What is predictive analytics?
Predictive analytics uses historical data and machine-learning or statistical models to forecast future events or outcomes — customer churn, purchase propensity, demand volume, credit risk, fraud, equipment failure. The output is a probability or expected value for each record the business cares about.
How does predictive analytics differ from BI?
BI reports what happened and what is happening. Predictive analytics forecasts what is likely to happen next and, when combined with decision logic, recommends what to do about it. The two are complementary layers of the data stack, not substitutes.

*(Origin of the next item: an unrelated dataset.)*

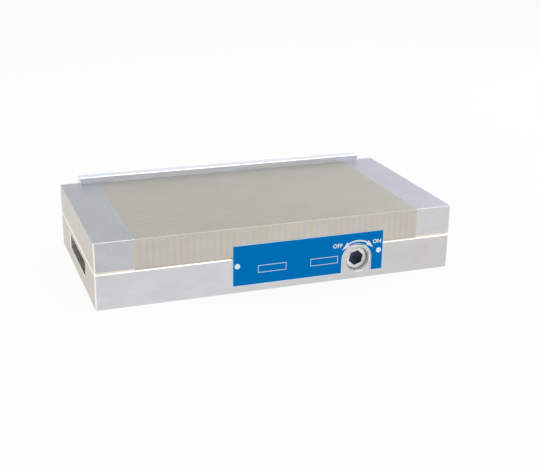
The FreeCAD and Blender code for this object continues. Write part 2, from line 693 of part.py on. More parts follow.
def camshaft(doc):
    body = new_body(doc, "camshaft")
    on_cam_axis(body)
    turned(body, shaft_profile())
    seat = "Fits.wall_face - Sizes.seal_place"
    groove = "Fits.shaft_radius - Sizes.seal_section"
    outside = "Fits.shaft_radius + Sizes.cut_over"
    turned(body, [(groove, seat + " - Sizes.seal_section"), (outside, seat + " - Sizes.seal_section"),
                  (outside, seat), (groove, seat)], remove=True)
    add(body, "Y", "Fits.wall_face + Sizes.fork_end_gap", "Fits.neck_end", outline(lug_section()))
    add(body, "Y", "Fits.collar_end", "Fits.crank_end",
        circles([("-Fits.eccentric", "0")], "Sizes.crank_diameter"))
    cut(body, "Y", "Fits.shaft_end", "Fits.shaft_end + Sizes.key_depth",
        hexagons([("0", "0")], "Sizes.key_flats", "Sizes.key_turn"))


def ring(doc, name, inner, outer, low, high):
    """A plain turned ring on the cam axis."""
    body = new_body(doc, name)
    on_cam_axis(body)
    turned(body, [(inner, low), (outer, low), (outer, high), (inner, high)])
    return body


def cam_rings(doc):
    """The bush in the housing and the seal in the shaft."""
    ring(doc, "cam_bush", "Fits.bush_bore", "Fits.bush_radius", "Fits.bush_front", "Fits.wall_face")
    seat = "Fits.wall_face - Sizes.seal_place"
    ring(doc, "cam_seal", "Fits.shaft_radius - Sizes.seal_section", "Fits.shaft_radius",
         seat + " - Sizes.seal_section", seat)


def crank_rings(doc):
    """The roller on the eccentric pin and the clip that keeps it."""
    roller = ring(doc, "cam_roller", "Sizes.crank_diameter / 2", "Sizes.roller_diameter / 2",
                  "Fits.roller_front", "Fits.roller_rear")
    clip = ring(doc, "roller_clip", "Sizes.crank_diameter / 2", "Sizes.crank_diameter / 2 + Sizes.clip_width",
                "Fits.clip_front", "Fits.clip_front + Sizes.clip_thickness")
    for body in (roller, clip):
        place(body, "Sizes.cam_place - Fits.eccentric")


def cam_fork(doc):
    """The fork under the shaft neck: it keeps the shaft in and its arms stop the lug."""
    body = new_body(doc, "cam_fork")
    on_cam_axis(body)
    wide = "Sizes.fork_half_width"
    slope = "%s * tan(Fits.stop_angle * 1 deg)" % wide
    rear = "Fits.wall_face + Sizes.fork_thickness"
    add(body, "Y", "Fits.wall_face", rear,
        outline([("0", "0"), ("-" + wide, "-" + slope), ("-" + wide, "Fits.fork_bottom"),
                 (wide, "Fits.fork_bottom"), (wide, "-" + slope)]))
    cut(body, "Y", "Fits.wall_face", rear, circles([("0", "0")], "2 * (Fits.neck_radius + Sizes.fork_gap)"))
    cut(body, "Y", "Fits.wall_face", rear,
        circles([("-Sizes.fork_screw_offset", "Fits.fork_screw_z"),
                 ("Sizes.fork_screw_offset", "Fits.fork_screw_z")], "Sizes.fork_screw_diameter"))


def fork_screws(doc):
    body = new_body(doc, "fork_screws")
    rear = "Fits.wall_face + Sizes.fork_thickness"
    head = rear + " + Sizes.fork_screw_head_height"
    add(body, "Y", "Fits.wall_face - Sizes.fork_screw_reach", rear,
        circles(fork_screw_places(), "Sizes.fork_screw_diameter"))
    add(body, "Y", rear, head, circles(fork_screw_places(), "Sizes.fork_screw_head"))


# Magnet pack

def keeper_plate(doc):
    body = new_body(doc, "keeper_plate")
    add(body, "Z", "Fits.pack_bottom", "Fits.magnet_bottom",
        rectangle("Fits.pack_left", "Fits.pack_right", "Fits.magnet_front", "Fits.magnet_rear"))


def pack_screw_xs():
    return ["Fits.pack_left + Fits.end_bar / 2", "Fits.pack_right - Fits.end_bar / 2"]


def pack_bar(doc, name, front, rear, seat_front, seat_rear):
    """A side bar of the pack, with stepped seats for its two screws."""
    body = new_body(doc, name)
    add(body, "Y", front, rear,
        rectangle("Fits.pack_left", "Fits.pack_right", "Fits.pack_bottom", "Fits.pack_top"))
    centres = [(along, "Fits.pack_screw_z") for along in pack_screw_xs()]
    cut(body, "Y", front, rear, circles(centres, "Sizes.pack_screw_diameter"))
    cut(body, "Y", seat_front, seat_rear, circles(centres, "Sizes.pack_screw_head"))
    return body


def yoke_bar(doc):
    """The front bar, with the upright slot that the roller pushes."""
    body = pack_bar(doc, "yoke_bar", "Fits.pack_front", "Fits.magnet_front",
                    "Fits.pack_front", "Fits.pack_front + Sizes.pack_screw_head_height")
    cut(body, "Y", "Fits.pack_front", "Fits.magnet_front",
        rectangle("Fits.crank_rest - Fits.slot_half", "Fits.crank_rest + Fits.slot_half",
                  "Fits.slot_bottom", "Fits.pack_top"))


def carrier_end_bars(doc):
    body = new_body(doc, "carrier_end_bars")

    def draw(sketch):
        rectangle("Fits.pack_left", "Fits.pole_left", "Fits.magnet_front", "Fits.magnet_rear")(sketch)
        rectangle("Fits.pole_right", "Fits.pack_right", "Fits.magnet_front", "Fits.magnet_rear")(sketch)
    add(body, "Z", "Fits.magnet_bottom", "Fits.pack_top", draw)
    centres = [(along, "Fits.pack_screw_z") for along in pack_screw_xs()]
    reach = "(Sizes.pack_screw_length - Fits.magnet_front + Fits.pack_front)"
    for low, high in (("Fits.magnet_front", "Fits.magnet_front + " + reach),
                      ("Fits.magnet_rear - " + reach, "Fits.magnet_rear")):
        cut(body, "Y", low, high, circles(centres, "Sizes.pack_screw_diameter"))


def carrier_screws(doc):
    body = new_body(doc, "carrier_screws")
    centres = [(along, "Fits.pack_screw_z") for along in pack_screw_xs()]
    head = "Sizes.pack_screw_head_height"
    long = "Sizes.pack_screw_length"
    add(body, "Y", "Fits.pack_front", "Fits.pack_front + " + head, circles(centres, "Sizes.pack_screw_head"))
    add(body, "Y", "Fits.pack_front + " + head, "Fits.pack_front + " + long,
        circles(centres, "Sizes.pack_screw_diameter"))
    add(body, "Y", "Fits.pack_rear - " + head, "Fits.pack_rear", circles(centres, "Sizes.pack_screw_head"))
    add(body, "Y", "Fits.pack_rear - " + long, "Fits.pack_rear - " + head,
        circles(centres, "Sizes.pack_screw_diameter"))


def magnet_row(doc, name, start, count, pitch):
    """A row of equal bars in the pack."""
    body = new_body(doc, name)
    single = add(body, "X", start, start + " + Fits.pole",
                 rectangle("Fits.magnet_front", "Fits.magnet_rear", "Fits.magnet_bottom", "Fits.pack_top"))
    repeat(body, single, count, pitch)


def wear_strips(doc):
    body = new_body(doc, "wear_strips")
    half = "Sizes.wear_width / 2"

    def draw(sketch):
        for side in "+-":
            middle = side + "Fits.wear_y"
            rectangle("-Fits.wear_x", "Fits.wear_x",
                      "%s - %s" % (middle, half), "%s + %s" % (middle, half))(sketch)
    add(body, "Z", "Sizes.floor_thickness", "Fits.pack_bottom", draw)


def side_guides(doc):
    """Blocks on the long walls that steer the pack; the front pair keeps clear of the cam."""
    body = new_body(doc, "side_guides")
    half = "Sizes.guide_length / 2"

    def draw(sketch):
        for middle in ("-Fits.guide_x", "Fits.guide_x"):
            rectangle("%s - %s" % (middle, half), "%s + %s" % (middle, half),
                      "Fits.pack_rear + Sizes.guide_gap", "Fits.cavity_y")(sketch)
        for middle in ("-Fits.guide_x", "Sizes.guide_front_place"):
            rectangle("%s - %s" % (middle, half), "%s + %s" % (middle, half),
                      "-Fits.cavity_y", "Fits.pack_front - Sizes.guide_gap")(sketch)
    add(body, "Z", "Sizes.floor_thickness", "Fits.pack_top", draw)


# Label

def label_plate(doc, fits):
    """The thin label across the joint line, with its window for the key socket."""
    body = new_body(doc, "label_plate")
    face = "Fits.label_face"
    sheet = add(body, "Y", face, "-Fits.half_width",
                rectangle("Fits.label_left", "Fits.label_right", "Sizes.label_bottom", "Fits.label_top"))

    def corner(box):
        return box.XLength < 1e-4 and box.ZLength < 1e-4
    soften(doc, body, sheet, corner, "Sizes.label_radius", "Fillet")
    cut(body, "Y", face, "-Fits.half_width", circles([("Fits.window_x", "Fits.window_z")], "Fits.window"))
    cut(body, "Y", face, "-Fits.half_width",
        rectangle("Fits.window_x - Fits.window / 2", "Fits.window_x + Fits.window / 2",
                  "Sizes.label_bottom - Sizes.cut_over", "Fits.window_z"))
    cut(body, "Y", face, "-Fits.half_width", circles(label_pin_places(), "Sizes.label_hole_diameter"))


def label_pins(doc):
    """Grooved pins, sunk a little in the holes of the label, with a flanged head."""
    body = new_body(doc, "label_pins")
    base = "-Fits.half_width"
    add(body, "Y", base, base + " + Sizes.label_pin_reach",
        circles(label_pin_places(), "Sizes.label_pin_diameter"))
    add(body, "Y", base + " - Sizes.label_thickness / 2", base,
        circles(label_pin_places(), "Sizes.label_hole_diameter"))


# Whole chuck

def build(doc):
    make_sheet(doc)
    fits = make_fits(doc)
    half_pocket = doc.Sizes.get("pocket_width") / 2
    base_housing(doc, fits, half_pocket)
    plate_gasket(doc)
    end_block(doc, fits, "end_block_left", "-")
    end_block(doc, fits, "end_block_right", "+")
    strips(doc, "brass_strips", "-Fits.zone_x", "Sizes.brass_strip", "Fits.brass_count")
    strips(doc, "steel_strips", "-Fits.zone_x + Sizes.brass_strip", "Fits.steel_strip",
           "Fits.brass_count - 1")
    plate_screws(doc)
    plate_dowels(doc)
    stop_rail(doc, fits)
    rail_screws(doc)
    camshaft(doc)
    cam_rings(doc)
    crank_rings(doc)
    cam_fork(doc)
    fork_screws(doc)
    keeper_plate(doc)
    yoke_bar(doc)
    pack_bar(doc, "rear_bar", "Fits.magnet_rear", "Fits.pack_rear",
             "Fits.pack_rear - Sizes.pack_screw_head_height", "Fits.pack_rear")
    carrier_end_bars(doc)
    carrier_screws(doc)
    pole = "Fits.pole"
    magnet_row(doc, "pole_bars", "Fits.pole_left", "Fits.pole_count", "2 * " + pole)
    magnet_row(doc, "magnets_north", "Fits.pole_left + " + pole,
               "floor(Fits.pole_count / 2)", "4 * " + pole)
    magnet_row(doc, "magnets_south", "Fits.pole_left + 3 * " + pole,
               "floor((Fits.pole_count - 1) / 2)", "4 * " + pole)
    wear_strips(doc)
    side_guides(doc)
    label_plate(doc, fits)
    label_pins(doc)
    doc.recompute()


def check(doc):
    """Stop if any object failed, any shape is bad or any cut took nothing away."""
    for thing in doc.Objects:
        if "Invalid" in thing.State or "Error" in thing.State:
            raise ValueError("failed: %s %s" % (thing.Name, thing.State))
    for thing in doc.Objects:
        if thing.TypeId in ("PartDesign::Pocket", "PartDesign::Groove"):
            if thing.Shape.Volume >= thing.BaseFeature.Shape.Volume - 1e-6:
                raise ValueError("cuts nothing: " + thing.Name)
    for body in bodies(doc):
        if body.Shape.isNull() or not body.Shape.isValid():
            raise ValueError("bad shape: " + body.Label)


def bodies(doc):
    return [thing for thing in doc.Objects if thing.TypeId == "PartDesign::Body"]


def export(doc):
    os.makedirs("parts", exist_ok=True)
    for body in bodies(doc):
        body.Shape.exportStep("parts/%s.step" % body.Label)
        print(body.Label, len(body.Shape.Solids), round(body.Shape.Volume, 1))


def main():
    doc = FreeCAD.newDocument("magnetic_chuck")
    build(doc)
    check(doc)
    export(doc)


main()
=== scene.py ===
"""Looks of a permanent-magnet chuck: its metal finishes, its printed label and a plain studio.

Everything is in metres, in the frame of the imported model: +X along the chuck, -Y the front, +Z up.
"""
import math

import bmesh
import bpy
from bpy.props import FloatProperty, FloatVectorProperty, PointerProperty
from bpy.types import Operator, Panel, PropertyGroup
from mathutils import Matrix, Vector


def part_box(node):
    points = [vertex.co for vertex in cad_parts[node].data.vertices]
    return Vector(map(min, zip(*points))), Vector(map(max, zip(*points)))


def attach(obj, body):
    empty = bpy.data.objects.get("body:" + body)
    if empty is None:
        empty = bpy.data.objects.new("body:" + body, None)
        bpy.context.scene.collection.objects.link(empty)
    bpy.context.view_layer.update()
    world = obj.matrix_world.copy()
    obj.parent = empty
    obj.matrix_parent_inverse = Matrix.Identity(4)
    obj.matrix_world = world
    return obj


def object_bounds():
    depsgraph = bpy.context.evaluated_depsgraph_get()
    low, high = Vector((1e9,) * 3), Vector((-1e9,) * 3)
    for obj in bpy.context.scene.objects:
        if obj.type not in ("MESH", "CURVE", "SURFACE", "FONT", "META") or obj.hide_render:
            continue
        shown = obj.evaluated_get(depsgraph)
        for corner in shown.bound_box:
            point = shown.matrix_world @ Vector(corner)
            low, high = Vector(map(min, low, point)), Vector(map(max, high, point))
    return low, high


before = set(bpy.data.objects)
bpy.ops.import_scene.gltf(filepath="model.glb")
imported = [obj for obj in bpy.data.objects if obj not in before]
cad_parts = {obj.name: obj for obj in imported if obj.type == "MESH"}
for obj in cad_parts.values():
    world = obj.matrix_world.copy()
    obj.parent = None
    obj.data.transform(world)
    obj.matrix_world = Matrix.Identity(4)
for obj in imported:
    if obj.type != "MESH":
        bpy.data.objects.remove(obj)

bl_info = {
    "name": "Magnetic Chuck",
    "version": (1, 0, 0),
    "blender": (4, 5, 0),
    "location": "View3D > Sidebar > Chuck",
    "description": "Finishes, printed label and studio for a magnetic chuck",
    "category": "Object",
}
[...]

What use cases return the most value?
Customer churn prediction, lifetime-value estimation, lead scoring, recommendation and personalization, demand forecasting, fraud detection, credit and risk scoring, and predictive maintenance. Each ties directly to a revenue or cost line, which is why they tend to survive procurement review.
What does a predictive deployment require?
A clean feature store, a labeled outcome variable, train/validate/test splits, offline evaluation against business metrics, an online deployment with monitoring, and a retraining cadence. Most failures happen at deployment and drift, not at modeling.
How does NUUN Digital deliver predictive analytics?
We tie every model to a named business outcome, build vendor-neutral using cloud-native tooling, instrument monitoring for data and concept drift before release, and define a retraining cadence up front. Predictive programs without retraining cadence decay fast.